▶

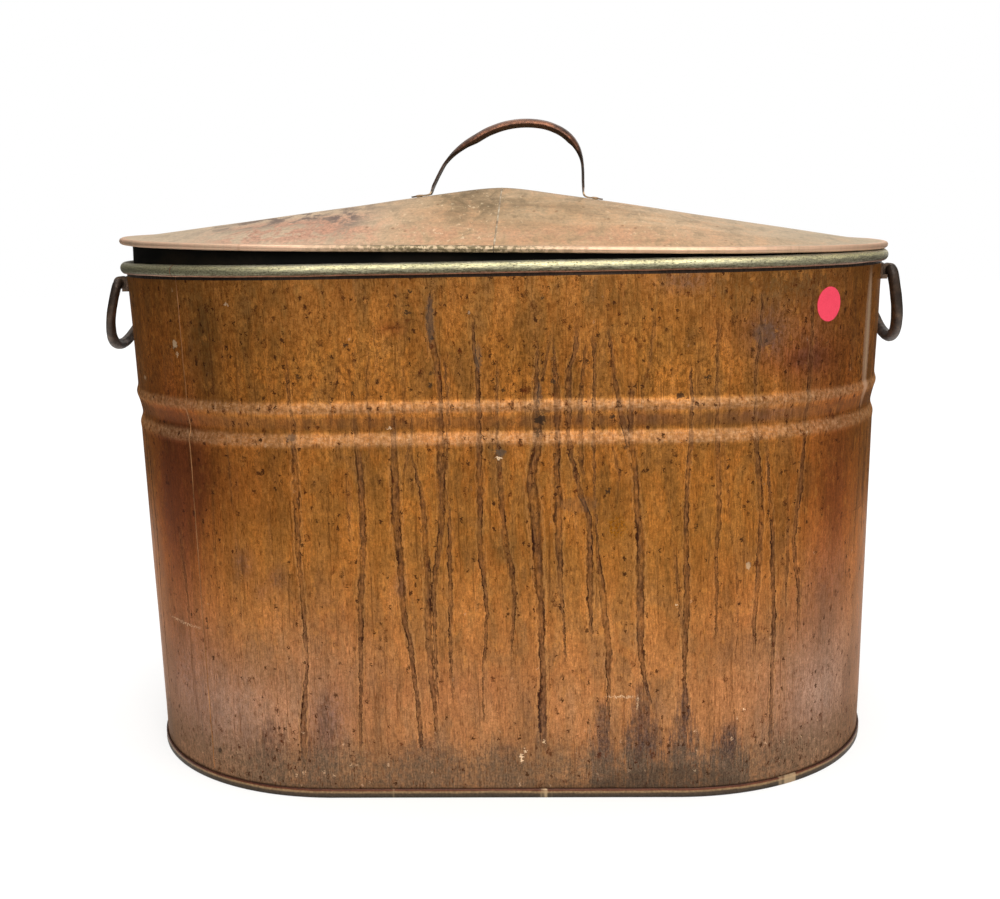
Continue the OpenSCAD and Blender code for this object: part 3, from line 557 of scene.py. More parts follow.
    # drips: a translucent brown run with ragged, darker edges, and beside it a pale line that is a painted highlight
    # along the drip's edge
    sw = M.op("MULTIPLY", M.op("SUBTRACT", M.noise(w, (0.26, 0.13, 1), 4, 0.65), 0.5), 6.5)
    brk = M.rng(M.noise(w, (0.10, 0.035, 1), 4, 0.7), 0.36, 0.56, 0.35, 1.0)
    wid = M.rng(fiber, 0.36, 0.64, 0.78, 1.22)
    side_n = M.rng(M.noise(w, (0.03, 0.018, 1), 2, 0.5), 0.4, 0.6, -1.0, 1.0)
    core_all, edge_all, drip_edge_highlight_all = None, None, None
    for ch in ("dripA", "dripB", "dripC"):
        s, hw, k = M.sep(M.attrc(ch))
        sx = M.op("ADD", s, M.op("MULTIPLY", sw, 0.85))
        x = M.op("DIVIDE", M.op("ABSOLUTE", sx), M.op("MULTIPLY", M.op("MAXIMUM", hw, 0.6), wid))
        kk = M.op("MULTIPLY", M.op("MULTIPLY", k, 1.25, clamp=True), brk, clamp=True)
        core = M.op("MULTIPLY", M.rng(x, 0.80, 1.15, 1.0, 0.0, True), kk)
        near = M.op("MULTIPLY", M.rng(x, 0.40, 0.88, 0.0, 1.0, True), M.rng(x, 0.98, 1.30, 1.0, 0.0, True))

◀

EXERCISE DIRECTIONS.
Repeat the material above in full, exactly as it stands.

EXPECTED ANSWER.
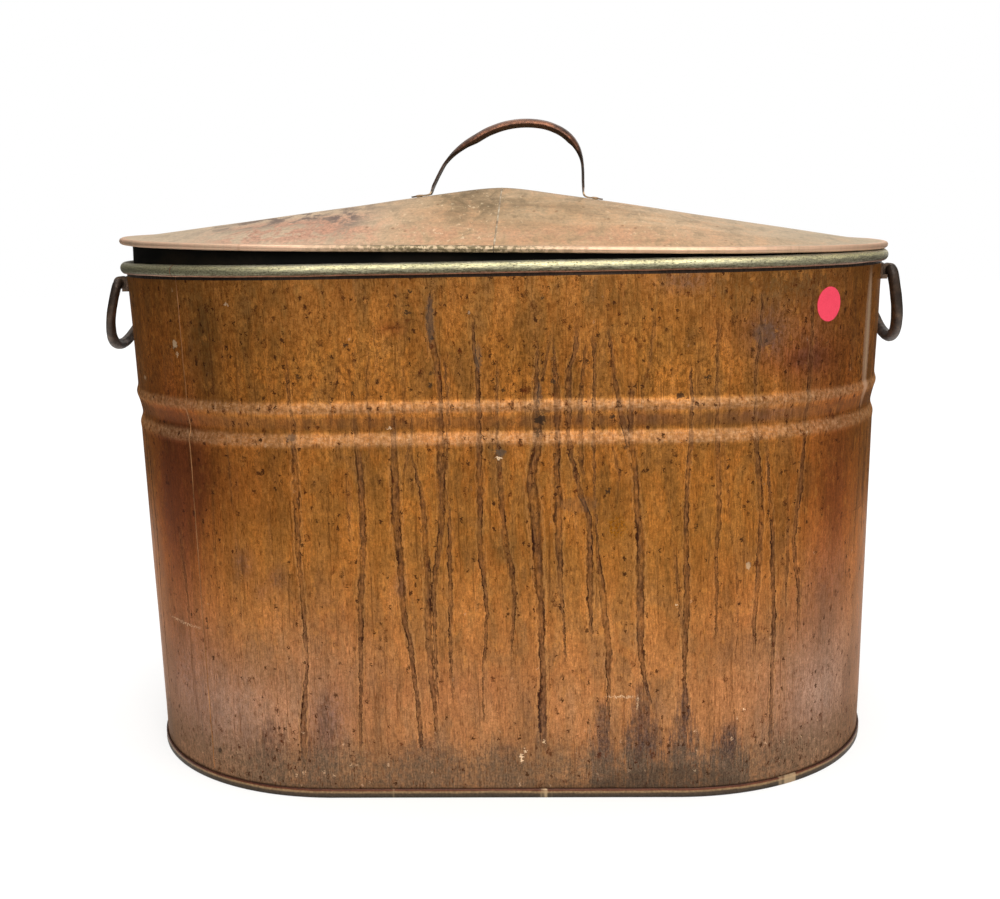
Continue the OpenSCAD and Blender code for this object: part 3, from line 557 of scene.py. More parts follow.
    # drips: a translucent brown run with ragged, darker edges, and beside it a pale line that is a painted highlight
    # along the drip's edge
    sw = M.op("MULTIPLY", M.op("SUBTRACT", M.noise(w, (0.26, 0.13, 1), 4, 0.65), 0.5), 6.5)
    brk = M.rng(M.noise(w, (0.10, 0.035, 1), 4, 0.7), 0.36, 0.56, 0.35, 1.0)
    wid = M.rng(fiber, 0.36, 0.64, 0.78, 1.22)
    side_n = M.rng(M.noise(w, (0.03, 0.018, 1), 2, 0.5), 0.4, 0.6, -1.0, 1.0)
    core_all, edge_all, drip_edge_highlight_all = None, None, None
    for ch in ("dripA", "dripB", "dripC"):
        s, hw, k = M.sep(M.attrc(ch))
        sx = M.op("ADD", s, M.op("MULTIPLY", sw, 0.85))
        x = M.op("DIVIDE", M.op("ABSOLUTE", sx), M.op("MULTIPLY", M.op("MAXIMUM", hw, 0.6), wid))
        kk = M.op("MULTIPLY", M.op("MULTIPLY", k, 1.25, clamp=True), brk, clamp=True)
        core = M.op("MULTIPLY", M.rng(x, 0.80, 1.15, 1.0, 0.0, True), kk)
        near = M.op("MULTIPLY", M.rng(x, 0.40, 0.88, 0.0, 1.0, True), M.rng(x, 0.98, 1.30, 1.0, 0.0, True))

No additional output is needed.